I'm new to Teensy but from my research I can see the MIDI input, display and controls seem fairly trivial. As does basic playback of audio files from an SD card.

The tricky part seems to be the polyphony. From what I've read we can stream 2-3 audio files from the SD simultaneously but further than that is a stretch. In that case would loading the audio files into memory solve it? If so, what is the maximum memory I can add for loading/playing sounds? Multi-samples can range anywhere from a few MB to 200MB+.

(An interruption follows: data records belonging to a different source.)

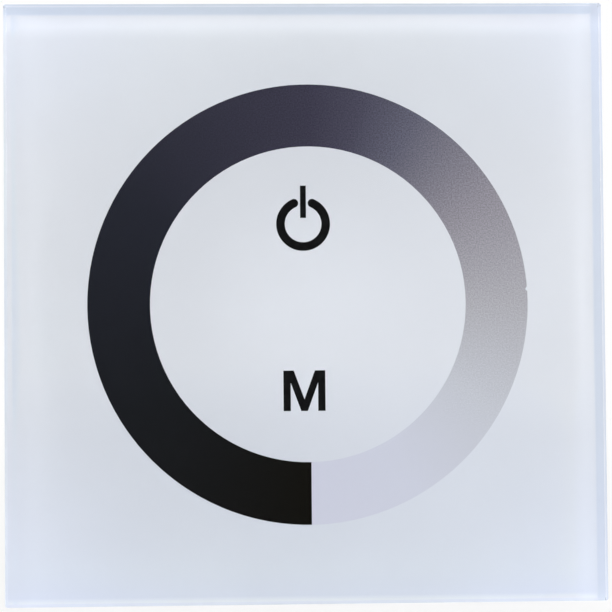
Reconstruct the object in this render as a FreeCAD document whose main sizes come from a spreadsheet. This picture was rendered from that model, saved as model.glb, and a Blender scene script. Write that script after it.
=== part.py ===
import FreeCAD, Part
import os
import Sketcher
from FreeCAD import Placement, Rotation, Vector

# A glass touch dimmer for a square wall box. Every size is in millimetres or degrees.
# X runs to the right and Z up as seen from the room, and the front faces -Y. The wall's
# face is at Y 0, and the part's zero is the middle of the plate that is screwed to it.
# A level is a distance out from the wall: above 0 in the room, below 0 in the wall box.

SIZES = {
    # glass panel and the inks on its back
    "panel_width": 86.0,
    "panel_height": 86.0,
    "panel_thickness": 4.0,
    "panel_bevel": 0.5,
    "panel_corner": 0.3,
    "ink_margin": 0.2,
    "ink_thickness": 0.2,
    "print_thickness": 0.1,
    "ring_outer_radius": 31.8,
    "ring_inner_radius": 22.8,
    # the ring is printed a little right of the panel's centre and below it
    "ring_shift": 0.4,
    "ring_drop": 0.13,
    # power mark above the middle and letter M below it, both a little left of centre
    "mark_shift": 0.25,
    "power_rise": 11.44,
    "power_radius": 3.9,
    "power_stroke": 1.25,
    "power_gap_angle": 47.0,
    "power_bar_width": 0.85,
    "power_bar_rise": 0.87,
    "power_bar_length": 4.68,
    "letter_drop": 12.64,
    "letter_width": 6.05,
    "letter_height": 5.84,
    "letter_stem": 1.05,
    "letter_top": 1.5,
    "letter_foot": 0.95,
    "letter_notch": 1.7,
    # adhesive tapes
    "tape_thickness": 0.3,
    "sensor_tape_margin": 0.5,
    "frame_tape_margin": 0.2,
    # moulded frame behind the glass
    "frame_inset": 0.8,
    "frame_wall": 1.8,
    "frame_corner": 1.0,
    "wall_gap": 0.5,
    "ledge_width": 7.4,
    "frame_window_reach": 2.85,
    "ledge_thickness": 2.3,
    "pry_notch_width": 8.0,
    "pry_notch_depth": 1.5,
    # touch board on the frame's ledge
    "touch_board_clearance": 2.9,
    "touch_board_thickness": 1.2,
    "touch_screw_inset": 2.3,
    "touch_screw_length": 3.0,
    "copper_thickness": 0.1,
    "electrode_count": 12,
    "electrode_gap_angle": 2.0,
    "key_pad_radius": 5.0,
    # spring steel clips
    "clip_spacing": 44.0,
    "clip_width": 8.0,
    "clip_thickness": 0.4,
    "clip_gap": 0.05,
    "clip_hook": 2.45,
    "clip_tail": 1.0,
    "clip_nose": 0.75,
    "clip_nose_level": 1.7,
    "clip_room": 0.35,
    "clip_slot_room": 0.1,
    # mounting plate
    "plate_thickness": 3.0,
    "plate_clearance": 0.65,
    "plate_corner": 1.5,
    "screw_spacing": 60.3,
    "screw_slot_radius": 2.25,
    "screw_slot_length": 8.0,
    "wall_screw_head_radius": 4.1,
    "wall_screw_head_room": 1.0,
    # countersunk M2 screws
    "small_screw_radius": 0.95,
    "small_head_radius": 1.8,
    "small_drive_width": 0.4,
    "small_drive_length": 2.0,
    "small_drive_depth": 0.45,
    "screw_fit": 0.05,
    # tub in the wall box
    "housing_width": 48.0,
    "housing_height": 48.0,
    "housing_depth": 25.0,
    "housing_wall": 1.8,
    "housing_corner": 2.0,
    "housing_clearance": 0.1,
    "flange_width": 44.0,
    "flange_reach": 5.0,
    "flange_thickness": 1.0,
    "housing_screw_spacing": 32.0,
    "housing_screw_length": 3.4,
    "housing_pilot_depth": 2.6,
    "vent_count": 7,
    "vent_spacing": 4.0,
    "vent_width": 1.6,
    "vent_length": 10.0,
    "window_margin": 0.4,
    "post_size": 6.0,
    "post_inset": 3.2,
    "post_pilot_depth": 5.5,
    # power board and its pan head screws
    "board_clearance": 0.4,
    "power_board_thickness": 1.6,
    "pan_screw_radius": 1.2,
    "pan_screw_length": 6.0,
    "pan_head_radius": 2.2,
    "pan_head_height": 1.5,
    "pan_drive_width": 0.5,
    "pan_drive_length": 2.6,
    "pan_drive_depth": 0.7,
    # six-way header and socket between the boards
    "pin_count": 6,
    "pin_spacing": 2.54,
    "pin_width": 0.64,
    "pin_fit": 0.02,
    "pin_engagement": 6.0,
    "pin_hole_radius": 0.5,
    "header_inset": 4.3,
    "header_depth": 2.5,
    "header_base_height": 2.54,
    "socket_height": 8.5,
    "socket_bore": 1.0,
    "mating_gap": 0.06,
    "contact_strip_length": 4.5,
    "contact_strip_thickness": 0.3,
    "contact_leaf_thickness": 0.15,
    "contact_leaf_length": 6.0,
    "solder_tail": 1.2,
    # terminal blocks, and in each pole a screw, a rising clamp and a contact bar
    "terminal_clearance": 1.52,
    "pole_spacing": 5.08,
    "terminal_height": 16.8,
    "terminal_depth": 10.0,
    "terminal_corner": 0.4,
    "screw_turns": 5.0,
    "thread_pitch": 0.5,
    "thread_radius": 1.45,
    "thread_fit": 0.05,
    "terminal_head_radius": 1.9,
    "terminal_head_height": 1.6,
    "terminal_head_fit": 0.1,
    "terminal_slot_width": 0.8,
    "terminal_slot_depth": 0.8,
    "head_recess": 2.2,
    "shoulder_thickness": 0.8,
    "clamp_width": 4.0,
    "clamp_length": 4.6,
    "clamp_side_wall": 0.5,
    "clamp_top_wall": 1.4,
    "clamp_bottom_wall": 0.8,
    "clamp_inside_height": 6.0,
    "clamp_fit": 0.1,
    "clamp_end_room": 0.6,
    "wire_space": 3.4,
    "wire_funnel": 0.3,
    "bar_thickness": 1.0,
    "bar_width": 2.6,
    "bar_fit": 0.1,
    "leg_width": 1.2,
    "leg_thickness": 0.8,
    "leg_offset": 3.0,
    "leg_hole_radius": 0.85,
    # electrolytic capacitors
    "capacitor_lead_radius": 0.3,
    "capacitor_lead_hole": 0.45,
    "bung_height": 1.0,
    "bung_inset": 0.1,
    "crimp_height": 1.3,
    "crimp_depth": 0.3,
    "input_capacitor_side": 10.8,
    "input_capacitor_drop": 8.8,
    "input_capacitor_radius": 4.0,
    "input_capacitor_height": 12.5,
    "input_capacitor_lead_spacing": 3.5,
    "smoothing_capacitor_side": 9.3,
    "smoothing_capacitor_drop": 9.8,
    "smoothing_capacitor_radius": 3.15,
    "smoothing_capacitor_height": 11.5,
    "smoothing_capacitor_lead_spacing": 2.5,
    # choke and fuse
    "inductor_gap": 0.35,
    "inductor_drop": 13.3,
    "inductor_size": 10.0,
    "inductor_height": 4.5,
    "inductor_corner": 2.0,
    "inductor_strip_width": 3.0,
    "inductor_strip_thickness": 0.2,
    "fuse_side": 9.8,
    "fuse_drop": 19.8,
    "fuse_length": 6.4,
    "fuse_cap_length": 1.2,
    "fuse_width": 2.6,
    "fuse_height": 2.5,
    "fuse_inset": 0.15,
    # chips with bent leads
    "lead_width": 0.42,
    "lead_thickness": 0.2,
    "lead_knee": 0.5,
    "lead_reach": 1.1,
    "chip_standoff": 0.1,
    "chip_bevel": 0.2,
    "dimple_radius": 0.4,
    "dimple_depth": 0.1,
    "dimple_inset": 1.0,
    "lead_spacing": 1.27,
    "touch_controller_x": 0.0,
    "touch_controller_z": -4.0,
    "touch_controller_width": 3.9,
    "touch_controller_height": 1.1,
    "touch_controller_lead_count": 8,
    "regulator_x": -14.5,
    "regulator_rise": 25.6,
    "regulator_width": 3.9,
    "regulator_height": 1.4,
    "regulator_lead_count": 4,
    "microcontroller_x": 0.0,
    "microcontroller_rise": 20.3,
    "microcontroller_width": 7.5,
    "microcontroller_height": 2.3,
    "microcontroller_lead_count": 10,
    # power transistors and polarity diode
    "transistor_spacing": 28.0,
    "transistor_rise": 16.2,
    "transistor_width": 6.5,
    "transistor_length": 6.1,
    "transistor_height": 2.3,
    "transistor_tab_width": 5.2,
    "transistor_tab_length": 2.0,
    "transistor_tab_thickness": 0.5,
    "transistor_lead_spacing": 4.6,
    "transistor_lead_width": 0.8,
    "transistor_lead_length": 2.7,
    "diode_x": 14.5,
    "diode_rise": 25.6,
    "diode_length": 4.6,
    "diode_width": 3.6,
    "diode_height": 2.2,
    "diode_lead_length": 0.8,
    "diode_lead_width": 2.1,
    "diode_lead_thickness": 0.3,
    # small ceramic chips in rows
    "small_chip_length": 2.0,
    "small_chip_width": 1.25,
    "small_chip_height": 0.5,
    "small_chip_end": 0.4,
    "small_chip_spacing": 2.8,
    "resistor_count": 8,
    "resistor_rise": 10.6,
    "touch_capacitor_count": 6,
    "touch_capacitor_z": -12.0,
}

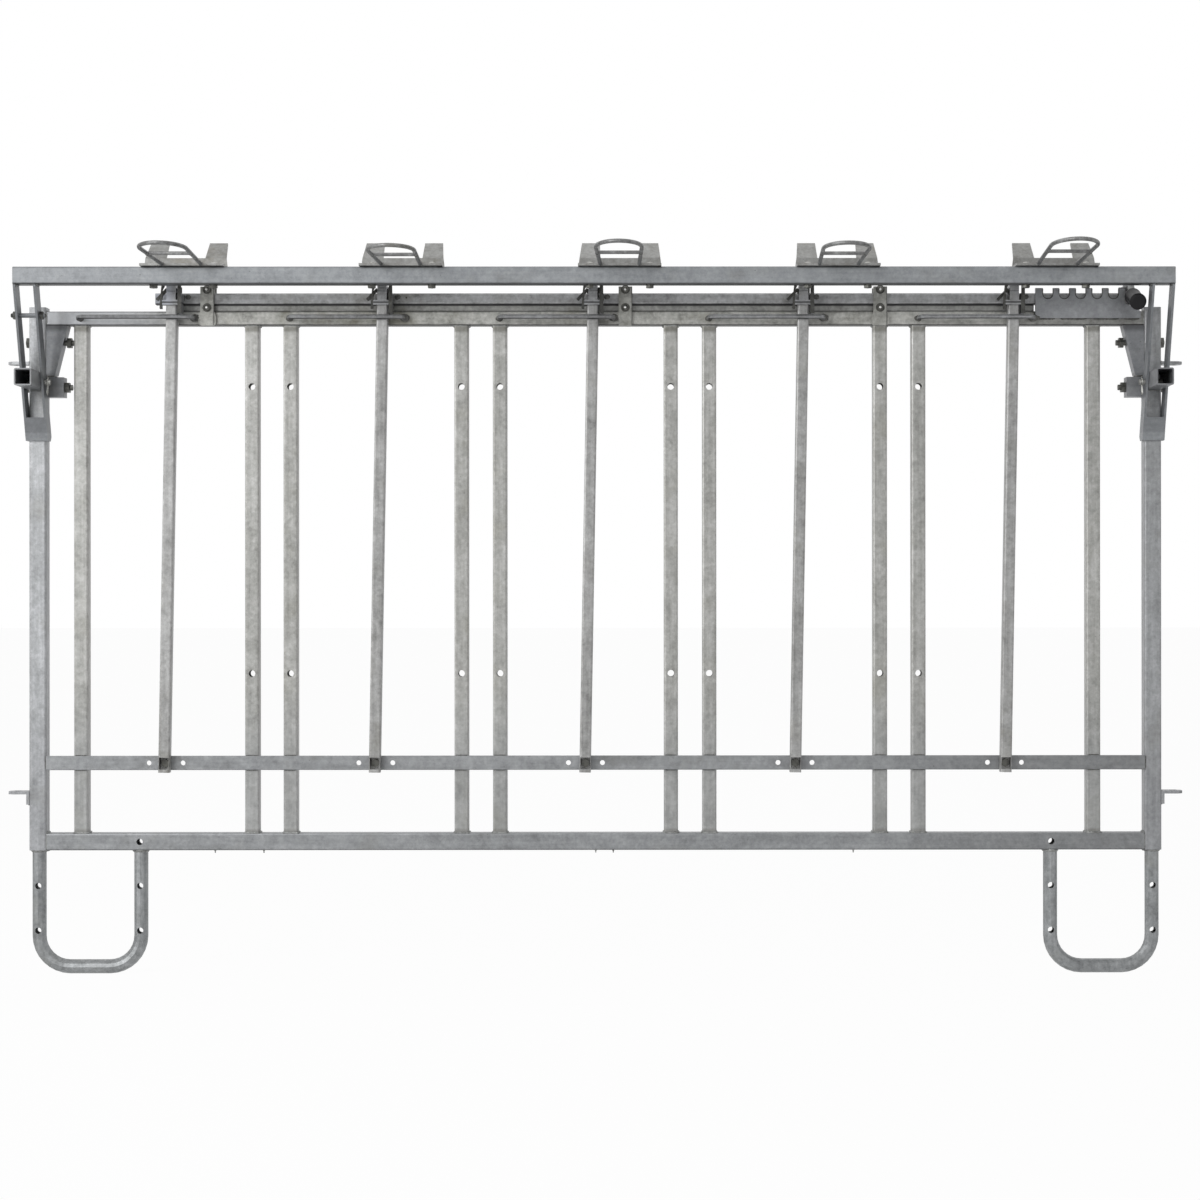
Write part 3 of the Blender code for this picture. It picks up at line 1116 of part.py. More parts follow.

Is this feasible on any of the Teensy versions?
 
Large soundfonts/samples are not exactly easy to manage with a microcontroller, even as powerful as the Teensy.
The 4.1 has a very fast integrate microSD slot and quite some RAM for buffering; moreover, it can mount additional memory by soldering small chips (flash and/or PSRAM). And it's very, very fast.
Coupled with the Audio Shield for 4.x, it's probably the best (generic) microcontroller out there for music projects; that said, not sure about managing a poly rompler with hundreds of MBs of soundfounts.

For this very application, I got lazy and used a Linux SBC (running Fluidsynth), honestly.
 
If the samples fit on a large Flash chip, it's possible. SD is too slow to play more than a few samples simultanously.
Another ways would be to copy them from SD to the FLash (or PSRAM), on request.